The Role of Information in an Age of Climate Change
13–14 November 2008, University of Aarhus, Denmark
Interactive Conference poster ENG
The Role of Information in an Age of Climate Change
An International Conference to Mark the 10th Anniversary of the Aarhus Convention 13–14 November 2008, University of Aarhus, Denmark
UNFCCC on access to information and public participation practices
In 2006, the secretariat to the Climate Change Convention provided a response to the questionnaire circulated by the Aarhus Convention Parties addressing the Almaty Guidelines on public participation in international forums ENG
A resolution on human rights and the environment as part of sustainable development was adopted by the Commission on Human Rights in April 2003. It requested the Secretary-General to submit to the Commission at its sixtieth session in spring 2004 a report "on the consideration being given to the possible relationship between the environment and human rights", taking into account the contributions that concerned international organizations and bodies.

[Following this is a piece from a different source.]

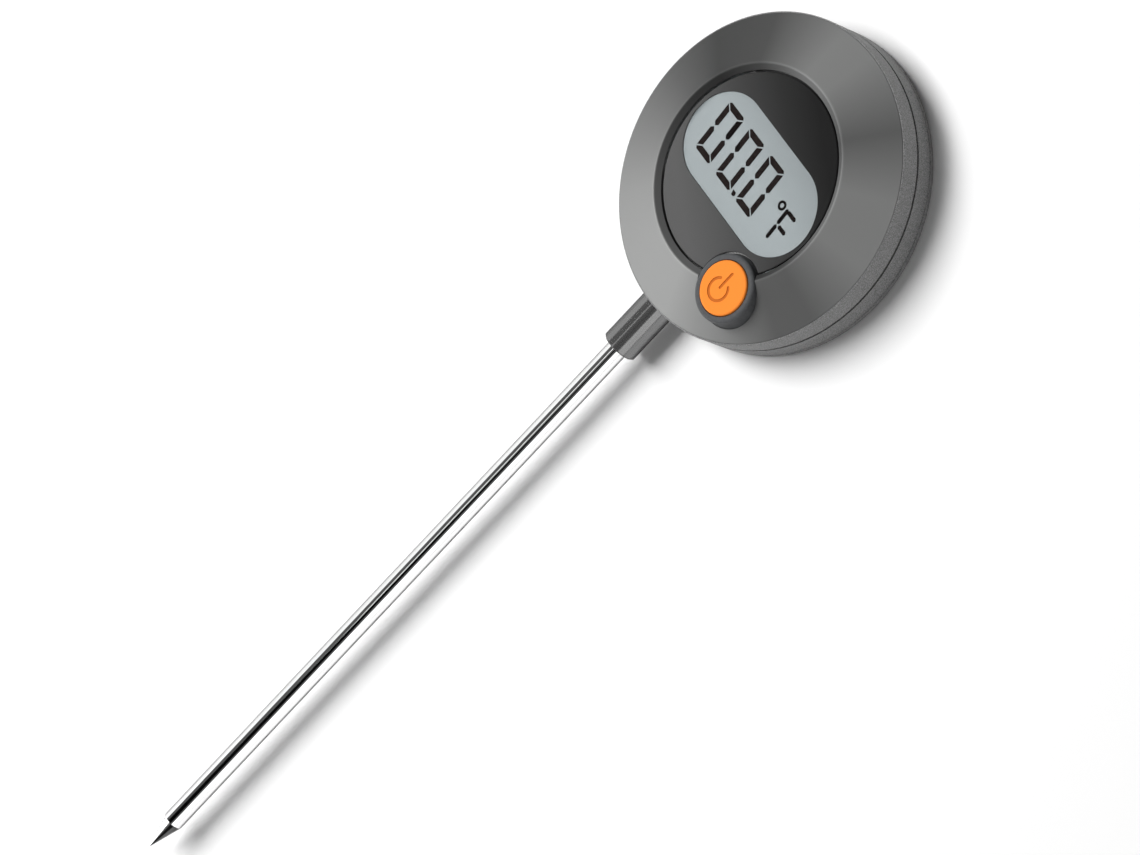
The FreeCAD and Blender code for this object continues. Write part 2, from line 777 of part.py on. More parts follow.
def power_icon(low, high):
    """Open ring and upright bar, as a cutter for the key's face."""
    x, y = key_x + icon_offset[0], key_y + icon_offset[1]
    half = icon_stroke / 2
    circle = ring(icon_radius - half, icon_radius + half, low, high, x, y)
    reach = icon_radius * 2
    spread = reach * math.tan(math.radians(icon_gap / 2))
    circle = circle.cut(slab([(x, y), (x + spread, y + reach), (x - spread, y + reach)], low - 1, high + 1))
    ends = []
    for side in (-1, 1):
        ex, ey = polar(icon_radius, 90 + side * icon_gap / 2)
        ends.append(disc(half, low, high, x + ex, y + ey))
    bar_low, bar_high = y + 0.45, y + icon_radius * 1.8
    upright = block(x - half, x + half, bar_low, bar_high, low, high)
    caps = [disc(half, low, high, x, bar_low), disc(half, low, high, x, bar_high)]
    return merged([circle] + ends), merged([upright] + caps)


def button_cap():
    body = merged([key_disc(key_radius, key_bottom, key_top),
                   key_disc(key_flange_radius, key_bottom, key_stop)])
    body = body.makeFillet(key_round, edges_at(body, key_top, key_radius))
    hollow = key_disc(key_radius - key_skin, key_bottom - 1, key_top - key_skin)
    body = body.cut(hollow.cut(key_disc(key_post, key_bottom - 2, key_top)))
    for mark in power_icon(key_top - icon_depth, key_top + 1):
        body = body.cut(mark)
    return body


def pill_top():
    return boot_top - boot_web


def contact_pill():
    return key_disc(key_post - 0.5, board_top + pad_thickness + key_travel, pill_top())


def button_boot():
    """Silicone dome under the key: a flange on the board, a thin cone and a flat top."""
    head = key_post + 0.3
    outline = [(0, pill_top()), (head - 0.2, pill_top()), (boot_foot - boot_web, board_top),
               (boot_radius, board_top), (boot_radius, boot_base - glue),
               (boot_foot, boot_base - glue), (head, boot_top), (0, boot_top)]
    body = lathe(outline)
    body.translate(V(key_x, key_y, 0))
    return body


def key_contacts():
    """Two half-round pads that the pill bridges."""
    pads = key_disc(key_post - 0.3, board_top, board_top + pad_thickness)
    return pads.cut(block(key_x - pad_split, key_x + pad_split, key_y - key_post, key_y + key_post, 0, lip_z))


# ---------------------------------------------------------------- board
def circuit_board():
    board = disc(board_radius, board_bottom, board_top)
    notch_top = -head_y + tube_end() + lead_tail * 2
    half = neck_radius + notch_side
    board = board.cut(block(-half, half, -head_radius, notch_top, board_bottom - 1, board_top + 1))
    for x, y in screw_places():
        board = board.cut(disc(boss_radius + hole_gap, board_bottom - 1, board_top + 1, x, y))
    for x, y in board_screw_places():
        board = board.cut(disc(board_screw_radius + 0.1, board_bottom - 1, board_top + 1, x, y))
    return board


def chip_cover():
    """Black resin over the bare chip: a low dome."""
    ball = (chip_radius * chip_radius + chip_height * chip_height) / (2 * chip_height)
    dome = Part.makeSphere(ball, V(0, 0, board_top + chip_height - ball))
    return dome.common(disc(chip_radius, board_top, board_top + chip_height))


def board_components():
    places = [(8.0, 4.0, 0), (8.0, 1.5, 0), (8.0, -1.0, 0), (-8.0, -4.5, 1), (-5.2, -5.6, 1),
              (-11.2, -2.2, 0), (5.4, -5.4, 1), (11.6, 1.8, 1), (11.6, -2.4, 1)]
    chips = []
    for x, y, upright in places:
        half_x, half_y = (part_short, part_long) if upright else (part_long, part_short)
        chips.append(block(x - half_x, x + half_x, y - half_y, y + half_y,
                           board_top, board_top + part_height))
    return Part.makeCompound(chips)


def crystal():
    x, y = crystal_place
    return Part.makeCylinder(crystal_radius, crystal_length, V(x, y, board_top + crystal_radius), V(1, 0, 0))


def coin_cell():
    step = cell_radius * 0.88
    rim = cell_top - cell_step
    body = lathe([(0, cell_bottom), (cell_radius, cell_bottom), (cell_radius, rim), (step, rim),
                  (step, cell_top), (0, cell_top)])
    return body.makeFillet(cell_round, edges_at(body, cell_bottom, cell_radius))


def negative_contact():
    """Leaf spring from the board's underside down on the cell's small pole."""
    t = contact_sheet
    low, high = cell_top + 0.02, board_bottom
    outline = [(-8.4, high), (-8.4, high - t), (-5.6, high - t), (-1.2, low), (1.4, low),
               (2.2, low + 0.35), (2.2, low + 0.35 + t), (1.3, low + t), (-1.1, low + t), (-5.5, high)]
    points = [V(x, -leaf_width / 2, z) for x, z in outline]
    return Part.Face(Part.makePolygon(points + points[:1])).extrude(V(0, leaf_width, 0))


def positive_contact():
    """Angle strip that hangs from the board and bears on the side of the cell's can."""
    t = contact_sheet
    x = cell_radius + 0.03
    half = contact_width / 2
    down = block(x, x + t, -half, half, plug_top + well_gap + notch_gap / 2, board_bottom)
    foot = block(x, x + contact_foot, -half, half, board_bottom - t, board_bottom)
    return merged([down, foot])


# ---------------------------------------------------------------- battery cap
def battery_cap():
    pocket = cell_bottom - glue
    inside, outside = seal_ring - seal_radius - glue, seal_ring + seal_radius + glue
    outline = [(0, back_z), (cover_radius - cap_edge, back_z), (cover_radius, back_z + cap_edge),
               (cover_radius, cover_top), (outside, cover_top), (outside, seal_floor()),
               (inside, seal_floor()), (inside, cover_top), (plug_radius, cover_top),
               (plug_radius, plug_top), (plug_inner, plug_top), (plug_inner, pocket), (0, pocket)]
    body = lathe(outline)
    lugs = [helical_bar(plug_radius - 0.2, lug_radius, lug_bottom - cap_lead * lug_sweep / 720.0, lug_height,
                        lug_angle(i) - lug_sweep / 2, lug_sweep) for i in range(lug_count)]
    body = merged([body] + lugs)
    length, width, depth = coin_slot
    body = body.cut(block(-length / 2, length / 2, -width / 2, width / 2, back_z - 1, back_z + depth))
    return body.cut(disc(mark_radius, back_z - 1, back_z + mark_depth, 0, cover_radius - mark_inset))


def seal_floor():
    return land_z - 2 * seal_radius


def cap_seal():
    return Part.makeTorus(seal_ring, seal_radius, V(0, 0, land_z - seal_radius), UP)


# ---------------------------------------------------------------- fasteners
def driver_recess(x, y, low, high, size):
    arms = [block(x - size, x + size, y - size * 0.22, y + size * 0.22, low, high),
            block(x - size * 0.22, x + size * 0.22, y - size, y + size, low, high)]
    return merged(arms)


def screw(x, y, seat, radius, head, head_height, length):
    """Pan-head screw driven in along +Z, with a grooved shank for its thread."""
    grooves = []
    pitch = radius * 0.8
    count = int((length - 2 * pitch) / pitch)
    root = radius * 0.8
    for i in range(count):
        at = seat + pitch * (i + 0.8)
        grooves += [(root, at), (radius, at + pitch * 0.35), (root, at + pitch * 0.7)]
    outline = [(0, seat - head_height), (head * 0.7, seat - head_height), (head, seat - head_height * 0.6),
               (head, seat), (root, seat)] + grooves
    outline += [(root, seat + length - pitch), (0.1, seat + length), (0, seat + length)]
    body = lathe(outline)
    body.translate(V(x, y, 0))
    return body.cut(driver_recess(x, y, seat - head_height - 1, seat - head_height * 0.4, head * 0.55))


def case_screws():
    return Part.makeCompound([screw(x, y, screw_seat(), screw_radius, screw_head, screw_head_height,
                                    screw_length) for x, y in screw_places()])


def board_screws():
    return Part.makeCompound([screw(x, y, board_bottom, board_screw_radius, board_screw_head,
                                    board_screw_head_height, board_screw_length)
                              for x, y in board_screw_places()])


# ---------------------------------------------------------------- the whole
STEM_NODES = [stem_tube, stem_tip, thermistor, sensor_leads, lead_solder, potting, lead_sleeve, neck,
              retaining_ring]
HEAD_NODES = [bezel_ring, fascia_plate, window_lens, lens_tape, lcd_polariser, lcd_front_glass,
              lcd_segments, lcd_rear_glass, lcd_reflector, zebra_strips, lcd_frame, front_shell,
              rear_shell, shell_gasket, foot_ring, button_collar, button_cap, contact_pill, button_boot,
              key_contacts, circuit_board, chip_cover, board_components, crystal, coin_cell,
              negative_contact, positive_contact, battery_cap, cap_seal, case_screws, board_screws]


def main():
    os.makedirs("parts", exist_ok=True)
    for make in STEM_NODES + HEAD_NODES:
        shape = make() if make in STEM_NODES else on_head(make())
        if not shape.isValid() or not shape.Solids:
            raise ValueError(f"{make.__name__} is not a valid solid")
        shape.exportStep(os.path.join("parts", make.__name__ + ".step"))
        box = shape.BoundBox
        print(f"{make.__name__:18s} {len(shape.Solids):2d} solids {shape.Volume:9.2f} mm3  "
              f"{box.XLength:6.1f} x {box.YLength:6.1f} x {box.ZLength:5.1f}")
    print(f"cap: lead {cap_lead:.3f} mm a turn, unlock lift {unlock_lift:.3f} mm, head centre y {head_y:.2f}")


main()
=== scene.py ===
# %% [markdown]
# # A digital soil thermometer
# The object is a round display head on a bright steel probe, lying on its back on a pale table.
# The solid model of every piece already exists, made to size elsewhere, and is loaded here as a
# fixed frame. This lesson gives each piece its real finish, lights it like a studio packshot,
# and places the camera.

# %% Load the frame
import math

import bpy
from mathutils import Matrix, Quaternion, Vector


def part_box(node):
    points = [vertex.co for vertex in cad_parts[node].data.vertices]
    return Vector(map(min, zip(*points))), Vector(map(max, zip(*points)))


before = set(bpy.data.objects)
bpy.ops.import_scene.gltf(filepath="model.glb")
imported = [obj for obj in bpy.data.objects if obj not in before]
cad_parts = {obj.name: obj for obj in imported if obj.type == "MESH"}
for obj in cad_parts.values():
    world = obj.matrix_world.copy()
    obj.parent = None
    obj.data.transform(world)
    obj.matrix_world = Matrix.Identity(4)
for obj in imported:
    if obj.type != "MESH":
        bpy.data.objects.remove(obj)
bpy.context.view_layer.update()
MM = 0.001
print("pieces loaded:", len(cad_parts))

# %% [markdown]
# ## Where things are
# Places come from the frame, never from memory: the head's middle is the middle of its bezel
# ring, the key's middle is the middle of its cap, and the table is the lowest point of the foot.

# %% Places read from the frame
def middle(node):
    low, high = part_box(node)
    return (Vector(low) + Vector(high)) / 2


HEAD = middle("bezel_ring")
KEY = middle("button_cap")
KEY_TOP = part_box("button_cap")[1][2]
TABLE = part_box("foot_ring")[0][2]
print("head at", [round(v / MM, 2) for v in HEAD], "mm, table at", round(TABLE / MM, 2), "mm")

# %% [markdown]
# ## A small workbench for finishes
# A finish in Blender is a little circuit: a pattern goes in, and colour, roughness and a fine
# relief come out. It could be drawn by hand in the shader editor for each piece, but nearly
# every real finish here is the same circuit with other numbers: a grain that mottles the colour,
# changes how glossy each spot is and stands up a few microns. So one function builds it, with
# the grain's size in millimetres, and `stretch` draws the grain out along one direction for
# rolled, turned or polished metal.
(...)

The activities carried out under the Aarhus Convention are of great relevance to this topic. To a certain extent, the Convention may be said to embody the link between human rights and the environment, being an instrument which on the one hand aims to ensure better protection of the environment, and on the other, attempts to achieve this goal by seeking to guarantee specific rights of individuals. Hence a submission to the report was made recently by the secretariat, on behalf of UNECE.